I have a 2-column DataFrame, column-1 corresponds to customer, column-2 corresponds to the city this customer has visited. The DataFrame looks like the following:
print(df)
customer visited_city
0 John London
1 Mary Melbourne
2 Steve Paris
3 John New_York
4 Peter New_York
5 Mary London
6 John Melbourne
7 John New_York
I would like to convert the above DataFrame into a row-vector format, such that each row represents a unique user with the row vector indicating the cities visited.
print(wide_format_df)
London Melbourne New_York Paris
John 1.0 1.0 1.0 0.0
Mary 1.0 1.0 0.0 0.0
Steve 0.0 0.0 0.0 1.0
Peter 0.0 0.0 1.0 0.0
Below is the code I used to generate the wide format. It iterates through each user one by one.
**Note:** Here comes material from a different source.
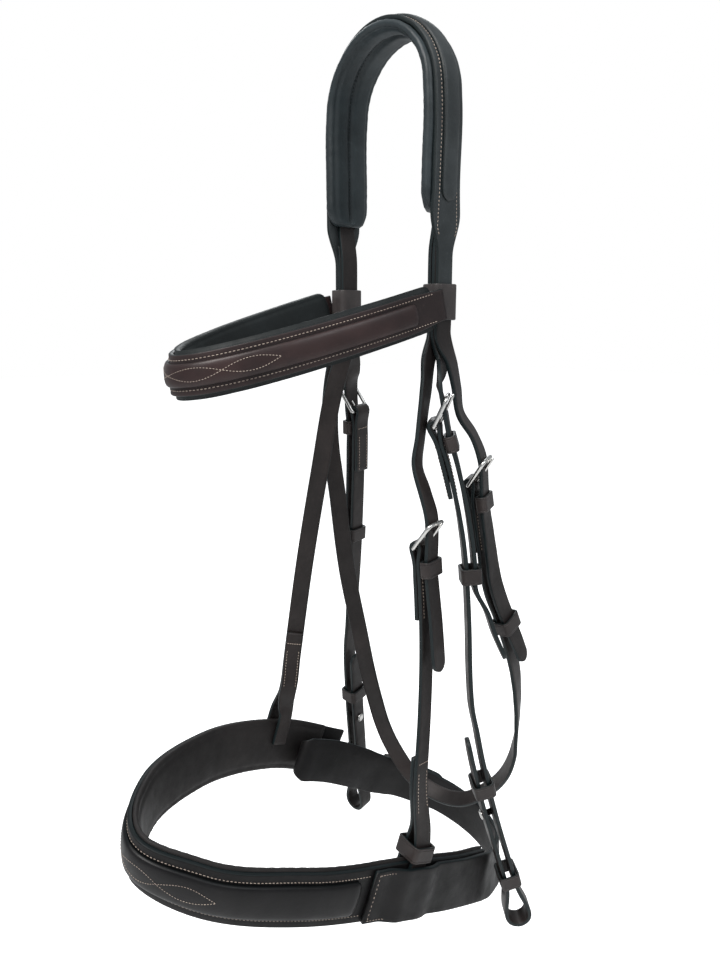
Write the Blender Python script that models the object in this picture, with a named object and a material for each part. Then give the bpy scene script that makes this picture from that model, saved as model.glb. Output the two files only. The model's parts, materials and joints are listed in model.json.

I was wondering is there any more efficient way to do so?
import pandas as pd
import numpy as np
UNIQUE_CITIESS = np.sort(df['visited_city'].unique())
p = len(UNIQUE_CITIESS)
unique_customers = df['customer'].unique().tolist()
X = []
for customer in unique_customers:
x = np.zeros(p)
city_visited = np.sort(df[df['customer'] == customer]['visited_city'].unique())
visited_idx = np.searchsorted(UNIQUE_CITIESS, city_visited)
x[visited_idx] = 1
X.append(x)
wide_format_df = pd.DataFrame(np.array(X), columns=UNIQUE_CITIESS, index=unique_customers)
wide_format_df